__WHAT IS NEEDED__
Retype everything from the line that contains "const blade = new THREE.Group();" down to the line that contains "bpy.context.scene.collection.objects.link(empty)", inclusive, without altering or adding anything.

§ §

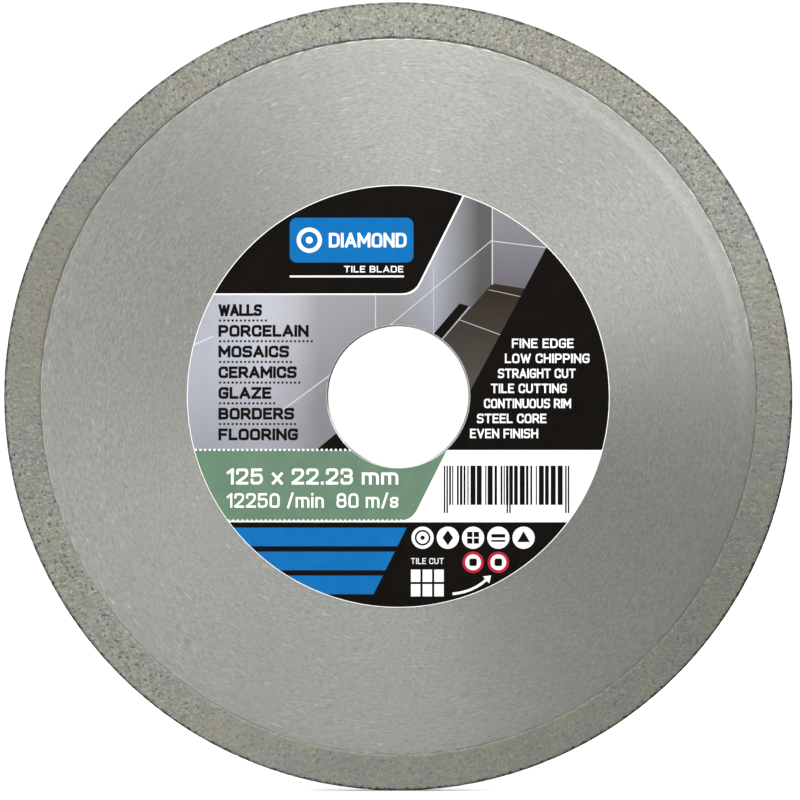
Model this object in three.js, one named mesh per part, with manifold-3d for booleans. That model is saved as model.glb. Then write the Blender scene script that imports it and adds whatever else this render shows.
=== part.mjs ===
// A 125 mm diamond blade for tile: a keyed steel core, a continuous sintered diamond rim
// and a self-adhesive paper label. Millimetres, +Z up. The blade stands upright as it does on
// a spindle: its axis is +Y, its labelled front faces -Y, and the origin is the bore's centre.

import * as THREE from "three";
import { mergeVertices } from "three/addons/utils/BufferGeometryUtils.js";
import Module from "manifold-3d";

// Driving dimensions
const BLADE_DIAMETER = 125;
const BORE_DIAMETER = 22.23;
const CORE_THICKNESS = 1.2;
const RIM_THICKNESS = 1.6;
const RIM_HEIGHT = 5.7; // the part of the blade's radius that the rim covers
const LABEL_DIAMETER = 67;
const LABEL_HOLE_MARGIN = 0.25; // the label stops this far outside the bore
const PAPER_THICKNESS = 0.1;
const ADHESIVE_THICKNESS = 0.05;
const ADHESIVE_INSET = 0.2; // the glue stops short of the paper's edges

// Details of the core
const BORE_CHAMFER = 0.2;
const RELIEF_WIDTH = 2.3; // the core thins over this width as it meets the rim
const RELIEF_DEPTH = 0.05;
const TOOTH_COUNT = 36; // dovetails on the core's edge, which lock the sintered rim
const TOOTH_ROOT_COVER = 0.6; // how far under the rim's lips the teeth start
const TOOTH_HEIGHT = 1.8;
const TOOTH_ROOT_WIDTH = 4.4;
const TOOTH_TIP_WIDTH = 5.4;

// Details of the rim
const OUTER_EDGE_RADIUS = 0.3;
const LIP_CHAMFER = 0.1; // on the lips, where the rim steps down to the core
const BOND_GAP = 0.05; // between the teeth and the groove that holds them

// Facets
const RIM_SEGMENTS = 144;
const BORE_SEGMENTS = 96;
const LABEL_SEGMENTS = 96;
const EDGE_ARC_STEPS = 2;
const TOOTH_ARC_STEPS = 2;

// Worked out from the above
const BLADE_RADIUS = BLADE_DIAMETER / 2;
const BORE_RADIUS = BORE_DIAMETER / 2;
const HALF_CORE = CORE_THICKNESS / 2;
const HALF_RIM = RIM_THICKNESS / 2;
const RIM_INNER_RADIUS = BLADE_RADIUS - RIM_HEIGHT;
const HALF_TONGUE = HALF_CORE - RELIEF_DEPTH;
const TOOTH_ROOT_RADIUS = RIM_INNER_RADIUS + TOOTH_ROOT_COVER;
const TOOTH_TIP_RADIUS = TOOTH_ROOT_RADIUS + TOOTH_HEIGHT;
const LABEL_RADIUS = LABEL_DIAMETER / 2;
const LABEL_HOLE_RADIUS = BORE_RADIUS + LABEL_HOLE_MARGIN;
const CUTTER_REACH = 1; // how far the cutting shapes stand past the faces that they cut

const wasm = await Module();
wasm.setup();

// A closed geometry as a solid, which can be cut and joined.
function toSolid(geometry) {
  const shell = geometry.clone();
  shell.deleteAttribute("normal");
  shell.deleteAttribute("uv");
  const merged = mergeVertices(shell, 1e-4);
  return new wasm.Manifold(
    new wasm.Mesh({
      numProp: 3,
      vertProperties: new Float32Array(merged.attributes.position.array),
      triVerts: new Uint32Array(merged.index.array),
    }),
  );
}

// A solid as a geometry with flat shading.
function toGeometry(solid) {
  const mesh = solid.getMesh();
  const indexed = new THREE.BufferGeometry()
    .setAttribute("position", new THREE.BufferAttribute(mesh.vertProperties, 3))
    .setIndex(new THREE.BufferAttribute(mesh.triVerts, 1));
  const geometry = indexed.toNonIndexed();
  geometry.computeVertexNormals();
  return geometry;
}

// The shape swept round the Y axis by a profile of [radius, y] points, which runs
// anticlockwise. A profile off the axis is closed back to its first point.
function turned(profile, segments) {
  const points = profile.map(([radius, y]) => new THREE.Vector2(radius, y));
  const offAxis = points[0].x > 0 || points.at(-1).x > 0;
  if (offAxis) points.push(points[0].clone());
  return new THREE.LatheGeometry(points, segments);
}

// A flat plate of the outline, centred on y = 0.
function plate(outline, thickness) {
  const shape = new THREE.Shape(outline);
  const geometry = new THREE.ExtrudeGeometry(shape, {
    depth: thickness,
    bevelEnabled: false,
  });
  return geometry.translate(0, 0, -thickness / 2).rotateX(Math.PI / 2);
}

// A disc with dovetail teeth round its edge, grown outwards by `grow`.
function toothedOutline(grow) {
  const rootRadius = TOOTH_ROOT_RADIUS + grow;
  const tipRadius = TOOTH_TIP_RADIUS + grow;
  const rootHalfAngle = (TOOTH_ROOT_WIDTH / 2 + grow) / rootRadius;
  const tipHalfAngle = (TOOTH_TIP_WIDTH / 2 + grow) / tipRadius;
  const pitch = (2 * Math.PI) / TOOTH_COUNT;
  const outline = [];
  const addArc = (radius, from, to) => {
    for (let step = 0; step <= TOOTH_ARC_STEPS; step++) {
      const angle = from + ((to - from) * step) / TOOTH_ARC_STEPS;
      outline.push(
        new THREE.Vector2(radius * Math.cos(angle), radius * Math.sin(angle)),
      );
    }
  };
  for (let tooth = 0; tooth < TOOTH_COUNT; tooth++) {
    const middle = tooth * pitch;
    addArc(tipRadius, middle - tipHalfAngle, middle + tipHalfAngle);
    addArc(rootRadius, middle + rootHalfAngle, middle + pitch - rootHalfAngle);
  }
  return outline;
}

// What the bore removes: a cylinder that opens into a 45 degree chamfer at each face.
function boreCutter() {
  const mouth = HALF_CORE + CUTTER_REACH;
  const mouthRadius = BORE_RADIUS + BORE_CHAMFER + CUTTER_REACH;
  const wallEnd = HALF_CORE - BORE_CHAMFER;
  return turned(
    [
      [0, -mouth],
      [mouthRadius, -mouth],
      [BORE_RADIUS, -wallEnd],
      [BORE_RADIUS, wallEnd],
      [mouthRadius, mouth],
      [0, mouth],
    ],
    BORE_SEGMENTS,
  );
}

// What thins one face of the core towards its edge. `side` is -1 at the front and 1 at the back.
function reliefCutter(side) {
  const outside = TOOTH_TIP_RADIUS + CUTTER_REACH;
  const profile = [
    [RIM_INNER_RADIUS - RELIEF_WIDTH, side * HALF_CORE],
    [RIM_INNER_RADIUS, side * HALF_TONGUE],
    [outside, side * HALF_TONGUE],
    [outside, side * (HALF_CORE + CUTTER_REACH)],
    [RIM_INNER_RADIUS - RELIEF_WIDTH, side * (HALF_CORE + CUTTER_REACH)],
  ];
  return turned(side > 0 ? profile : profile.reverse(), RIM_SEGMENTS);
}

function steelCoreGeometry() {
  const blank = toSolid(plate(toothedOutline(0), CORE_THICKNESS));
  const core = blank
    .subtract(toSolid(boreCutter()))
    .subtract(toSolid(reliefCutter(-1)))
    .subtract(toSolid(reliefCutter(1)));
  return toGeometry(core);
}

// A quarter round from one face of the rim to its cutting edge.
function edgeArc(side) {
  const arc = [];
  for (let step = 0; step <= EDGE_ARC_STEPS; step++) {
    const angle = ((Math.PI / 2) * step) / EDGE_ARC_STEPS;
    arc.push([
      BLADE_RADIUS - OUTER_EDGE_RADIUS * (1 - Math.sin(angle)),
      side * (HALF_RIM - OUTER_EDGE_RADIUS * (1 - Math.cos(angle))),
    ]);
  }
  return arc;
}

function diamondRimGeometry() {
  const ring = turned(
    [
      [RIM_INNER_RADIUS, -(HALF_RIM - LIP_CHAMFER)],
      [RIM_INNER_RADIUS + LIP_CHAMFER, -HALF_RIM],
      ...edgeArc(-1),
      ...edgeArc(1).reverse(),
      [RIM_INNER_RADIUS + LIP_CHAMFER, HALF_RIM],
      [RIM_INNER_RADIUS, HALF_RIM - LIP_CHAMFER],
    ],
    RIM_SEGMENTS,
  );
  const grooveThickness = 2 * (HALF_TONGUE + BOND_GAP);
  const groove = plate(toothedOutline(BOND_GAP), grooveThickness);
  return toGeometry(toSolid(ring).subtract(toSolid(groove)));
}

// A flat ring in front of the core, from `behind` to `front` along Y.
function flatRing(innerRadius, outerRadius, front, behind) {
  return turned(
    [
      [innerRadius, front],
      [outerRadius, front],
      [outerRadius, behind],
      [innerRadius, behind],
    ],
    LABEL_SEGMENTS,
  );
}

const CORE_FRONT = -HALF_CORE;
const ADHESIVE_FRONT = CORE_FRONT - ADHESIVE_THICKNESS;
const PAPER_FRONT = ADHESIVE_FRONT - PAPER_THICKNESS;

const labelAdhesiveGeometry = () =>
  flatRing(
    LABEL_HOLE_RADIUS + ADHESIVE_INSET,
    LABEL_RADIUS - ADHESIVE_INSET,
    ADHESIVE_FRONT,
    CORE_FRONT,
  );

const labelPaperGeometry = () =>
  flatRing(LABEL_HOLE_RADIUS, LABEL_RADIUS, PAPER_FRONT, ADHESIVE_FRONT);

const materials = {
  groundSteel: new THREE.MeshStandardMaterial({
    color: 0xb4b6b0,
    roughness: 0.38,
    metalness: 1,
  }),
  sinteredMetal: new THREE.MeshStandardMaterial({
    color: 0xa09f90,
    roughness: 0.62,
    metalness: 0.8,
  }),
  adhesive: new THREE.MeshStandardMaterial({
    color: 0xe6dfc4,
    roughness: 0.5,
    metalness: 0,
  }),
  paper: new THREE.MeshStandardMaterial({
    color: 0xf4f4f2,
    roughness: 0.35,
    metalness: 0,
  }),
};

function subPart(name, geometry, material) {
  const mesh = new THREE.Mesh(geometry, material);
  mesh.name = name;
  return mesh;
}

const blade = new THREE.Group();
blade.add(
  subPart("steel_core", steelCoreGeometry(), materials.groundSteel),
  subPart("diamond_rim", diamondRimGeometry(), materials.sinteredMetal),
  subPart("label_adhesive", labelAdhesiveGeometry(), materials.adhesive),
  subPart("label_paper", labelPaperGeometry(), materials.paper),
);

export default blade;
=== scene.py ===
import math
import random

import bmesh
import bpy
import numpy as np
from mathutils import Euler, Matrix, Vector, noise
from mathutils.geometry import delaunay_2d_cdt


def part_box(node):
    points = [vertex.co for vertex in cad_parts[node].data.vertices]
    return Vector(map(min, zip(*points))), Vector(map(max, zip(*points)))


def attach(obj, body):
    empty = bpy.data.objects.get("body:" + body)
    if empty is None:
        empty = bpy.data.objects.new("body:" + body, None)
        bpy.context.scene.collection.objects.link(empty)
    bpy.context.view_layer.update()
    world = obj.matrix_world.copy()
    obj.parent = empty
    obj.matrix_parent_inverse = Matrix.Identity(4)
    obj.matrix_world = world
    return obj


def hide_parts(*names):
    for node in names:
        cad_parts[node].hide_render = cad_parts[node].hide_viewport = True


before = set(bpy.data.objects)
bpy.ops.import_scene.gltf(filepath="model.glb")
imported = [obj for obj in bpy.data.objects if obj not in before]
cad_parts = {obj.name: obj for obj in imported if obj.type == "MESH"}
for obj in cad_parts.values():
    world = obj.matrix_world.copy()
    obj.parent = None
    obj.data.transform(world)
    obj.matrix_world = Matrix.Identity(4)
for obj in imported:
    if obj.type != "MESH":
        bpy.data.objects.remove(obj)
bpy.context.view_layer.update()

MM = 0.001
TURN = 2 * math.pi


def least_radius(node):
    """The radius of a node's hole round the blade's axis, which is Y."""
    return min(math.hypot(v.co.x, v.co.z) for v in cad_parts[node].data.vertices)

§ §

__PROBLEM SOLUTION__
const blade = new THREE.Group();
blade.add(
  subPart("steel_core", steelCoreGeometry(), materials.groundSteel),
  subPart("diamond_rim", diamondRimGeometry(), materials.sinteredMetal),
  subPart("label_adhesive", labelAdhesiveGeometry(), materials.adhesive),
  subPart("label_paper", labelPaperGeometry(), materials.paper),
);

export default blade;
=== scene.py ===
import math
import random

import bmesh
import bpy
import numpy as np
from mathutils import Euler, Matrix, Vector, noise
from mathutils.geometry import delaunay_2d_cdt


def part_box(node):
    points = [vertex.co for vertex in cad_parts[node].data.vertices]
    return Vector(map(min, zip(*points))), Vector(map(max, zip(*points)))


def attach(obj, body):
    empty = bpy.data.objects.get("body:" + body)
    if empty is None:
        empty = bpy.data.objects.new("body:" + body, None)
        bpy.context.scene.collection.objects.link(empty)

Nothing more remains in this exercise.